CBS reporter Eric Engberg, on the June 7, 1989 edition of “Nightwatch,” said: “Will the military leaders there be embarrassed by this [the Tiananmen Square massacre]? Will this be something like Kent State was for our military?”
On Fidel Castro and communist Cuba, the MRC report states that “even as communism was failing in Europe, journalists continued to lavish positive press on Cuba’s communist regime. Dictator Fidel Castro was painted as a romantic revolutionary, as he had been for more than half a century.”
Authors Noyes and Whitlock also document that “liberal journalists ritualistically repeated Havana’s talking points about their nation having the best health and education systems,” and “during the 2000 custody battle over five-year-old refugee Elian Gonzalez, U.S. reporters weirdly suggested Cuba was ‘a more peaceable society that treasures its children.’”
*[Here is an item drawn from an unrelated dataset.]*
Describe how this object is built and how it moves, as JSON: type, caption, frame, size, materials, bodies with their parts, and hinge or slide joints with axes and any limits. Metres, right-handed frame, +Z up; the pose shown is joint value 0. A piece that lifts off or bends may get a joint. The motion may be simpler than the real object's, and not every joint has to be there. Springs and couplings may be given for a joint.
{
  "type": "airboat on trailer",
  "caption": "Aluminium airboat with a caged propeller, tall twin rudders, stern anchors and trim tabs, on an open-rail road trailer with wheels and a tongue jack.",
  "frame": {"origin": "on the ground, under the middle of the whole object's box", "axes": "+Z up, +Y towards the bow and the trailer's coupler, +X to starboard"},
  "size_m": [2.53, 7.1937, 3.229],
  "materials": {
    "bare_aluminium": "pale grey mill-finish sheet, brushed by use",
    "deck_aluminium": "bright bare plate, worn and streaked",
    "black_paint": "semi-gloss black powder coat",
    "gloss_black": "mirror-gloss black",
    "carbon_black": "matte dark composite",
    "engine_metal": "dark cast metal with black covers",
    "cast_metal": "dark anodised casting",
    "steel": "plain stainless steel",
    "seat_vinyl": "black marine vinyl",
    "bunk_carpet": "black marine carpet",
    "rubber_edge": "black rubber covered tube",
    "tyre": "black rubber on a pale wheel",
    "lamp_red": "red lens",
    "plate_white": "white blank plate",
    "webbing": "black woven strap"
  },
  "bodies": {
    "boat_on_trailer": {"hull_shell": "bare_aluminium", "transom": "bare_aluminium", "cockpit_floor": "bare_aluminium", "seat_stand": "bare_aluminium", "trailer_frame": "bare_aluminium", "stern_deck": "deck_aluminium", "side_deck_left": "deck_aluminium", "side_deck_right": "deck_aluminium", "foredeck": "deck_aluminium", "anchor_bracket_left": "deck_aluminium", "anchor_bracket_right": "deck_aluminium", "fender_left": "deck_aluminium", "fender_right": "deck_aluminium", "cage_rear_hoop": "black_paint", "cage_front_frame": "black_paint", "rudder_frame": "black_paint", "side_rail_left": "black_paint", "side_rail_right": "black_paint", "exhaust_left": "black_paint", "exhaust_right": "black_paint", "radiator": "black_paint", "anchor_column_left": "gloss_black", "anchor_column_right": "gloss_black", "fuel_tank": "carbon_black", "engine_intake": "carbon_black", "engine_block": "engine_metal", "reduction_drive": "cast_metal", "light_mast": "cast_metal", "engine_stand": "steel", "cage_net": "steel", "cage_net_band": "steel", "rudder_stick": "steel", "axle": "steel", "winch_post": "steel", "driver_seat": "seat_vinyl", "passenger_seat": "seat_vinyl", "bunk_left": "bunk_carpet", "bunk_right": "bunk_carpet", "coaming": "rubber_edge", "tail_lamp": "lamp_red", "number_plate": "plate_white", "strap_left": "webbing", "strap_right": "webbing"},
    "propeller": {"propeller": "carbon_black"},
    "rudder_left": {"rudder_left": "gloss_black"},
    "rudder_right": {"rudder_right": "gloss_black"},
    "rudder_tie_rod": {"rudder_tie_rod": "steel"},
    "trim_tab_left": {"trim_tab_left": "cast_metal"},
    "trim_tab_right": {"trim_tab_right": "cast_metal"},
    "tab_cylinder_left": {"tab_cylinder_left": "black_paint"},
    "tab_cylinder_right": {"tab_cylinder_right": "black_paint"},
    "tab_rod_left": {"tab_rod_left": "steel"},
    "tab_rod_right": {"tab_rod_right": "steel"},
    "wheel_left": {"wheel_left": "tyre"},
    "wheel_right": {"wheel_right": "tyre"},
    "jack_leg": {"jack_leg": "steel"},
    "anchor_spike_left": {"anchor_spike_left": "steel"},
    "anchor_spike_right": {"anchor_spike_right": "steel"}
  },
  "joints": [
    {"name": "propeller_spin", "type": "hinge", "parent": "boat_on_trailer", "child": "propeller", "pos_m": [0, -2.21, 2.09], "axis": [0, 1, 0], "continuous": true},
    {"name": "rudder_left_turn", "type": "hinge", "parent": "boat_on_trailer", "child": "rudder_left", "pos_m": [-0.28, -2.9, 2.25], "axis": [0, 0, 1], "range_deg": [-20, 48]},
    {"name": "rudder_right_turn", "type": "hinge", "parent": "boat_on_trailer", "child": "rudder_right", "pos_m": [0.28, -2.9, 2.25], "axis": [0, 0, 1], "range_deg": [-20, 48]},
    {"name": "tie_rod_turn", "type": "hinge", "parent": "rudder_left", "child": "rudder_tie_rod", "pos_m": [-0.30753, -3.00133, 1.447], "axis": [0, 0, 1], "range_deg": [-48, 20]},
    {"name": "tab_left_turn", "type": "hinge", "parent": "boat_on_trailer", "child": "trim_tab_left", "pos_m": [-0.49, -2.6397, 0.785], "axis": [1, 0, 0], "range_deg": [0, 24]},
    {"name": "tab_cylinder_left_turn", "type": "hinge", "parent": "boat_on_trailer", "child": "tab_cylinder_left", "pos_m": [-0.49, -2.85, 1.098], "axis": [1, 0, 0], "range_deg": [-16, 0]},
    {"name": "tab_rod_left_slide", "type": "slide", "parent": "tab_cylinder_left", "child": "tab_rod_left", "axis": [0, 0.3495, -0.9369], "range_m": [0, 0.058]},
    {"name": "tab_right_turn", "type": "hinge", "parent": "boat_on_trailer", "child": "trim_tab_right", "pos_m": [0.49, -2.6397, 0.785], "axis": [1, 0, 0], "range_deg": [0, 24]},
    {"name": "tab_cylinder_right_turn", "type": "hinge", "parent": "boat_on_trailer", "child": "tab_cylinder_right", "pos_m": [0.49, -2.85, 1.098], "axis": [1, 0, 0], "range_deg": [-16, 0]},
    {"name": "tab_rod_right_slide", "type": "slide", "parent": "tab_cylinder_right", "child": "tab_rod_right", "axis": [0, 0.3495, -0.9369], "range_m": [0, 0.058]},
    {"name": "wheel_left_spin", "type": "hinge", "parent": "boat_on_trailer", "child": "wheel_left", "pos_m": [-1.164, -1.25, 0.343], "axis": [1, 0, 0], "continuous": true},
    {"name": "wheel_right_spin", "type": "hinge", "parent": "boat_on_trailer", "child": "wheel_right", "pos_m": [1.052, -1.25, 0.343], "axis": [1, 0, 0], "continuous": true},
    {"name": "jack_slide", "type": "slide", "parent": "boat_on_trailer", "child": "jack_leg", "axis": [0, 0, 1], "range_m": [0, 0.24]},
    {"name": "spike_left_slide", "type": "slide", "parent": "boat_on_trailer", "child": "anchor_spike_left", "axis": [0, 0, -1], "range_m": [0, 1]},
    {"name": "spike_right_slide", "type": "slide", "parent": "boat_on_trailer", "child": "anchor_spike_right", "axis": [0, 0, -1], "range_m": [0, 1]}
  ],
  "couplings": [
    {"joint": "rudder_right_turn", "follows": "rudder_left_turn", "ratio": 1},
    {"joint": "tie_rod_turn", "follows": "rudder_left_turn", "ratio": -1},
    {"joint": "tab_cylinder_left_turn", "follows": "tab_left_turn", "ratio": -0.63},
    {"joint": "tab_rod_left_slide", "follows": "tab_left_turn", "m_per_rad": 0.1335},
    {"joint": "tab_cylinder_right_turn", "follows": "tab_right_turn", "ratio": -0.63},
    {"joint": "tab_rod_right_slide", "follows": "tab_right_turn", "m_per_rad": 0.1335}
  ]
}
Some examples of the skewed reporting, according to the report, include the following:
“There is, in Cuba, government intrusion into everyone’s life, from the moment he is born until the day he dies. The reasoning is that the government wants to better the lives of its citizens and keep them from exploiting or hurting one another.” – NBC reporter Ed Rabel on Cuban life, “Sunday Today,” Feb. 28, 1988
“Frankly, to be a poor child in Cuba may in many instances be better than being a poor child in Miami, and I’m not going to condemn their lifestyle so gratuitously.” – Newsweek’s Eleanor Clift on “The McLaughlin Group,” April 8, 2000
“For Castro, freedom starts with education. And if literacy alone were the yardstick, Cuba would rank as one of the freest nations on Earth. The literacy rate is 96 percent.” -- Barbara Walters on ABC’s “20/20,” Oct. 11, 2002
Overall, much of the major U.S. media’s reporting on the Berlin Wall and the fall of Soviet communism, as well as communism in general, “failed to accurately portray the evils of communism, with coverage that often tipped in favor of the oppressors, not the oppressed,” the report stated.
“At the very least, journalists should take this opportunity to investigate the human rights abuses and oppression that still exists in the world’s last totally communist states, Cuba and North Korea,” it added.
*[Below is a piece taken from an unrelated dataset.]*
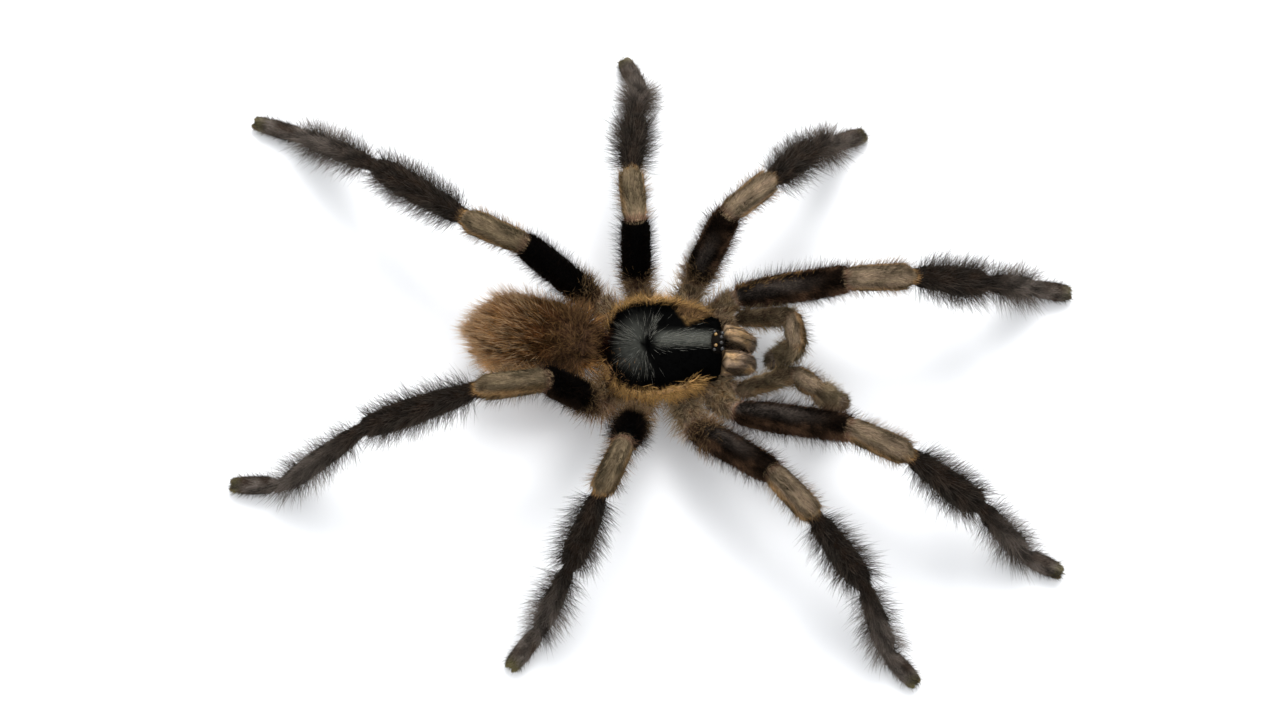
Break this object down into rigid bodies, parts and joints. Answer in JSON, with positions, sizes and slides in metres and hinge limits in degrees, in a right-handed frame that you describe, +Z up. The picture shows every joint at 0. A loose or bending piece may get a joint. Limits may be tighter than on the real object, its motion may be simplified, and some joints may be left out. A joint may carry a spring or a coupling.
{
  "type": "tarantula",
  "caption": "Mature male tarantula standing with its legs spread: dark carapace, ginger abdomen, black bristly legs, a still model at life size.",
  "frame": {"origin": "on the floor under the middle of the box around the whole spider", "axes": "+Z up, the head faces -Y, the spider's left side is +X"},
  "size_m": [0.116, 0.1476, 0.0265],
  "materials": {
    "carapace": "silky, short fine hairs over a hard plate, grey-green sheen",
    "underside": "dark velvety hair",
    "abdomen": "shaggy, long ginger hairs",
    "chelicera": "short tan hair with dark stripes",
    "fang": "polished black-brown horn",
    "eye": "wet gloss, amber to black",
    "thigh": "velvety black hair",
    "patella": "short olive-brown hair",
    "shin": "blackish brown hair with long bristles",
    "foot": "grey-brown hair and dense pads",
    "palp": "brown hair"
  },
  "bodies": {
    "root": {"carapace": "carapace", "sternum": "underside", "abdomen": "abdomen", "eye_mound": "carapace", "chelicera_left": "chelicera", "fang_left": "fang", "spinneret_left": "abdomen", "eye_front_middle_left": "eye", "eye_front_side_left": "eye", "eye_back_middle_left": "eye", "eye_back_side_left": "eye", "leg1_left_thigh": "thigh", "leg1_left_patella": "patella", "leg1_left_tibia": "shin", "leg1_left_foot": "foot", "leg2_left_thigh": "thigh", "leg2_left_patella": "patella", "leg2_left_tibia": "shin", "leg2_left_foot": "foot", "leg3_left_thigh": "thigh", "leg3_left_patella": "patella", "leg3_left_tibia": "shin", "leg3_left_foot": "foot", "leg4_left_thigh": "thigh", "leg4_left_patella": "patella", "leg4_left_tibia": "shin", "leg4_left_foot": "foot", "palp_left_thigh": "palp", "palp_left_patella": "palp", "palp_left_tibia": "palp", "palp_left_tarsus": "palp", "chelicera_right": "chelicera", "fang_right": "fang", "spinneret_right": "abdomen", "eye_front_middle_right": "eye", "eye_front_side_right": "eye", "eye_back_middle_right": "eye", "eye_back_side_right": "eye", "leg1_right_thigh": "thigh", "leg1_right_patella": "patella", "leg1_right_tibia": "shin", "leg1_right_foot": "foot", "leg2_right_thigh": "thigh", "leg2_right_patella": "patella", "leg2_right_tibia": "shin", "leg2_right_foot": "foot", "leg3_right_thigh": "thigh", "leg3_right_patella": "patella", "leg3_right_tibia": "shin", "leg3_right_foot": "foot", "leg4_right_thigh": "thigh", "leg4_right_patella": "patella", "leg4_right_tibia": "shin", "leg4_right_foot": "foot", "palp_right_thigh": "palp", "palp_right_patella": "palp", "palp_right_tibia": "palp", "palp_right_tarsus": "palp"}
  },
  "joints": []
}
Asked whether many reporters in the U.S. media were sympathetic to the Soviet Union and its political agenda, Noyes told CNSNews.com that the data indicate that “some journalists seemed to believe there was merit in the communist ideology,” noting Andy Rooney’s op-ed in the New York Times that called communism an “uplifting idea.”
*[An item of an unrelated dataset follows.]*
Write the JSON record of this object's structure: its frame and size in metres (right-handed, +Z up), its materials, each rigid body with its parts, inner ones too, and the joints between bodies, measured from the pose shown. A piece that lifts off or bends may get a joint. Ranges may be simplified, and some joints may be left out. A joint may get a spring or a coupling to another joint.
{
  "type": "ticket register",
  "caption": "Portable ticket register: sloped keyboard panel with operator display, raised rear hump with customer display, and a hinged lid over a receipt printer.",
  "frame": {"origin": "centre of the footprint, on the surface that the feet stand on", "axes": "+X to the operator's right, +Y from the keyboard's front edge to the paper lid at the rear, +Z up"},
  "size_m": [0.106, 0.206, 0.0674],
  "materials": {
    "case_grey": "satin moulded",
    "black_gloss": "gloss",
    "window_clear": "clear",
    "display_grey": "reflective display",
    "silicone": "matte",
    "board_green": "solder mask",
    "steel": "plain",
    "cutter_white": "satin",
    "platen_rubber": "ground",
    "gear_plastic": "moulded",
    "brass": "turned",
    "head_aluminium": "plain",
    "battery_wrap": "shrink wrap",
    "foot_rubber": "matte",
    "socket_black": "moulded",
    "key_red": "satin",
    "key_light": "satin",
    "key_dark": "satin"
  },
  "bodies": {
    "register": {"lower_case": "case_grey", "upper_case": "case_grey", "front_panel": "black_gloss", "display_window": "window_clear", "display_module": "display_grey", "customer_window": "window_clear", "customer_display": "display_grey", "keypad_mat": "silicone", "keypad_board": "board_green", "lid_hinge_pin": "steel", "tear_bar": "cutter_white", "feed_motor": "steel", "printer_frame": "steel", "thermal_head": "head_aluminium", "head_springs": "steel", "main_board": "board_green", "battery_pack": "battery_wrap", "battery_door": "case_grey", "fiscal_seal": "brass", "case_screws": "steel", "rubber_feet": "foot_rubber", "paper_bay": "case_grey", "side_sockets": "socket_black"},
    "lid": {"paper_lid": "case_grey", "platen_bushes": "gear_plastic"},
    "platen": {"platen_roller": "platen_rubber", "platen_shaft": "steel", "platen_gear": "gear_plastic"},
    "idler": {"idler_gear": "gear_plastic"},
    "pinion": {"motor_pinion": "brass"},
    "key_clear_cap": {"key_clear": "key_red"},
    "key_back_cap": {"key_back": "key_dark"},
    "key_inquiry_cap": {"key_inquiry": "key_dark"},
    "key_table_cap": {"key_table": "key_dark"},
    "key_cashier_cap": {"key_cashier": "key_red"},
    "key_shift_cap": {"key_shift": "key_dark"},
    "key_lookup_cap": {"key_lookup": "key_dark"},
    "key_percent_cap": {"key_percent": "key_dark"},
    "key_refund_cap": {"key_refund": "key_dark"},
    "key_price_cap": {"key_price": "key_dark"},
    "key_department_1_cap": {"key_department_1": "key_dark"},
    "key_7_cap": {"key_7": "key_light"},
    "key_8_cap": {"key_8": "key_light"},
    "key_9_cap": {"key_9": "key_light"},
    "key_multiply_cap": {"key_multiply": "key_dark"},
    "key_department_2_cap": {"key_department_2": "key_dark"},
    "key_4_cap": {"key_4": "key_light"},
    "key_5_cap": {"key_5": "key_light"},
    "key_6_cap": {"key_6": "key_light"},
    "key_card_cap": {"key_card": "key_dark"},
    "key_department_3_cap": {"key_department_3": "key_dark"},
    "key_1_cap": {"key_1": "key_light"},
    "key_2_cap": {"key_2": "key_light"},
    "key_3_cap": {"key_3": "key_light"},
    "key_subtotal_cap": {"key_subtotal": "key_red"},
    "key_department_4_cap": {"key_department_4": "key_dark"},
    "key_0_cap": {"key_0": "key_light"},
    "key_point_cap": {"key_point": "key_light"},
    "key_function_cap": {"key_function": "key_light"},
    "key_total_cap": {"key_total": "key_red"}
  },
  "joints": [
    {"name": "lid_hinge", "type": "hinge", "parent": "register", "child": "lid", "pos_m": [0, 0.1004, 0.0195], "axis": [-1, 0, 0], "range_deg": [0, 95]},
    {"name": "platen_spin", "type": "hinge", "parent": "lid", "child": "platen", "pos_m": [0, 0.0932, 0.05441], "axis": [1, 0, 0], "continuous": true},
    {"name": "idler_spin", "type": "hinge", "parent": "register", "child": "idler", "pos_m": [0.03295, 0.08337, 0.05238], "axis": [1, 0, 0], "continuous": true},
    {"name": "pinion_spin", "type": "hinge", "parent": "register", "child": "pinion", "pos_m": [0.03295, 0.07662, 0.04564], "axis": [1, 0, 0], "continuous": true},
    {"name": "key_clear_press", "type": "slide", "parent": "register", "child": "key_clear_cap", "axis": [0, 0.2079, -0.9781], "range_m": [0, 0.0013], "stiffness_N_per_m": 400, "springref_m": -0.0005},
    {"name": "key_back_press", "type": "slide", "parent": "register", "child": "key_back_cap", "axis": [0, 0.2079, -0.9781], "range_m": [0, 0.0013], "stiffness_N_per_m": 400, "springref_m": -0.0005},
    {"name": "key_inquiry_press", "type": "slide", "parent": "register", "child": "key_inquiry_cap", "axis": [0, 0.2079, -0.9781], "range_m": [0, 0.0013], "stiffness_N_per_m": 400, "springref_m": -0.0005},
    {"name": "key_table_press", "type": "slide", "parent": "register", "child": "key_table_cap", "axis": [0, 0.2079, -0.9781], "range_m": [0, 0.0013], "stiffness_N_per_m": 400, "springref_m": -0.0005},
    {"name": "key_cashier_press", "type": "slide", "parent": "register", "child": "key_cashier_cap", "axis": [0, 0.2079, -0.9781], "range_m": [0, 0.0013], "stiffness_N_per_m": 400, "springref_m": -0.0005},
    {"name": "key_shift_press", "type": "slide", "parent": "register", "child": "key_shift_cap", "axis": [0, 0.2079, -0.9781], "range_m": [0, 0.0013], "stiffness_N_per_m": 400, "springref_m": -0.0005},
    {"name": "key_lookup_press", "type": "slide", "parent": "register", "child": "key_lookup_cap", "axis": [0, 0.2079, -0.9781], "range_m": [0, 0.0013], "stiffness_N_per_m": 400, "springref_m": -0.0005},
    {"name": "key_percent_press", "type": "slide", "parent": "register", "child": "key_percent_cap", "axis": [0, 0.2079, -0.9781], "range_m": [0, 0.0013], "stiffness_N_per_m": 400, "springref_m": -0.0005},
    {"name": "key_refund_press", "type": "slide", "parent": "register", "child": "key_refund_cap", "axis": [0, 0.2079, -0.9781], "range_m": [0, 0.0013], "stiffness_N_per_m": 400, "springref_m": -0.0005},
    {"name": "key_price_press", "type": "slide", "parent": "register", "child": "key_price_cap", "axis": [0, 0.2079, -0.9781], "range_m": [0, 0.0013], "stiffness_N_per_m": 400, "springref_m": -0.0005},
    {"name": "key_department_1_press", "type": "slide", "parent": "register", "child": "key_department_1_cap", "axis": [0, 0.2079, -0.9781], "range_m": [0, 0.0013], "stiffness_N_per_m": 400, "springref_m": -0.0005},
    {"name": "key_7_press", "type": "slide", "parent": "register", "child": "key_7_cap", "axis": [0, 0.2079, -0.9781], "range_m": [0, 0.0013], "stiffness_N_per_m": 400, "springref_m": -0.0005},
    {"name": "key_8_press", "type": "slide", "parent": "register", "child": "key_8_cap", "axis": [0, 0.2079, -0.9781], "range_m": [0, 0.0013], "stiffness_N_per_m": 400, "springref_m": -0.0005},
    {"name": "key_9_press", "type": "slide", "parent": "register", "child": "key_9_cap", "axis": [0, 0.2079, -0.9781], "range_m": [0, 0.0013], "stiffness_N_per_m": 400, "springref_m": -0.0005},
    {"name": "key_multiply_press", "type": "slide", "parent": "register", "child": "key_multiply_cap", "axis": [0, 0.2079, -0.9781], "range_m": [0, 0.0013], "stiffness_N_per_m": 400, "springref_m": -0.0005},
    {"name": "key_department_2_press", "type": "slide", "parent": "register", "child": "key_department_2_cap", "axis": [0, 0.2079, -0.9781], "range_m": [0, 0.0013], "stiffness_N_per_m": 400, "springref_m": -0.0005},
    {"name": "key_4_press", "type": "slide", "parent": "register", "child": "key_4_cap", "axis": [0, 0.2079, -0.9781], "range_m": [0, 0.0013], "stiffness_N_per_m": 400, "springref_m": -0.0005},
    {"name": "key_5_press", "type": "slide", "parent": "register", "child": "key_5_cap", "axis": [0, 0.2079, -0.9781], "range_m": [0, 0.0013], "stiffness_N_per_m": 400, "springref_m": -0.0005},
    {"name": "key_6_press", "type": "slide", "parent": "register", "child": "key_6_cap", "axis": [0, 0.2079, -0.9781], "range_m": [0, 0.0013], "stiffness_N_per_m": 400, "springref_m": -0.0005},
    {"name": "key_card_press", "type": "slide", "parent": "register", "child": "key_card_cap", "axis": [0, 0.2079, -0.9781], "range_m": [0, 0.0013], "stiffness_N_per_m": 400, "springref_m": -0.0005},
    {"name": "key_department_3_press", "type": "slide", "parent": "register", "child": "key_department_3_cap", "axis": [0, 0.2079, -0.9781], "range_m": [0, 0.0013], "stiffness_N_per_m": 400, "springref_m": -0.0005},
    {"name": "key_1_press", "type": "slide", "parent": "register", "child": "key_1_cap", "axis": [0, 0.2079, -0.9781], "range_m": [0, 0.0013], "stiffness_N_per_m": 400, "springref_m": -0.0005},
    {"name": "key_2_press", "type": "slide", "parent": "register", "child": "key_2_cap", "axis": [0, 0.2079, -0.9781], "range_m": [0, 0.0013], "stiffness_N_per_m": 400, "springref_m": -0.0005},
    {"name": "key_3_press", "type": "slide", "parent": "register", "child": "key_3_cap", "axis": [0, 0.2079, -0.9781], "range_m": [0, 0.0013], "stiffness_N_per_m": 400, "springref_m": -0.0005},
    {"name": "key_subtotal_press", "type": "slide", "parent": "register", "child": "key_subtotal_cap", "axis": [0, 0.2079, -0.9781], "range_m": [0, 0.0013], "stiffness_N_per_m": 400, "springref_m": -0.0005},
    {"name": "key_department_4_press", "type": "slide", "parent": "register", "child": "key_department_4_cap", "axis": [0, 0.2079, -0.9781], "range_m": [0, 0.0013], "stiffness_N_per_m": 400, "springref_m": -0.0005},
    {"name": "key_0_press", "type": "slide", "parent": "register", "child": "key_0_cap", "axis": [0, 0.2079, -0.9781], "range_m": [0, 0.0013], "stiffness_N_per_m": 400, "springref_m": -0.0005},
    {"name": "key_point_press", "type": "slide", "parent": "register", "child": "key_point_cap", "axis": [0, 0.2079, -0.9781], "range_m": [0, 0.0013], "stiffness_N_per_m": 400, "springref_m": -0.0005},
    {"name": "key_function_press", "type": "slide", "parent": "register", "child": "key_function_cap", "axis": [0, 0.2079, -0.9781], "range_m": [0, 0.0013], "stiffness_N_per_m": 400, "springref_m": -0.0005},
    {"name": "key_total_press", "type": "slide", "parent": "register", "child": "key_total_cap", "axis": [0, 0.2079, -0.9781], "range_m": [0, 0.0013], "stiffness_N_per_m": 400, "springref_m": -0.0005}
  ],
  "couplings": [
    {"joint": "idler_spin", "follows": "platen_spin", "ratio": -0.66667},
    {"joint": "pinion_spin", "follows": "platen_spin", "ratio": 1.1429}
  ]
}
However, in general, said Noyes, “today's liberals are believers in using the power of government to re-shape society to meet their own goals, and liberal journalists are no exception.”
“But if reporters really see their role as speaking truth to power, they should have the deepest suspicion of the concentrated power of the totalitarian state,” he said. “Instead, the coverage too often tips in favor of the oppressors, not the oppressed.”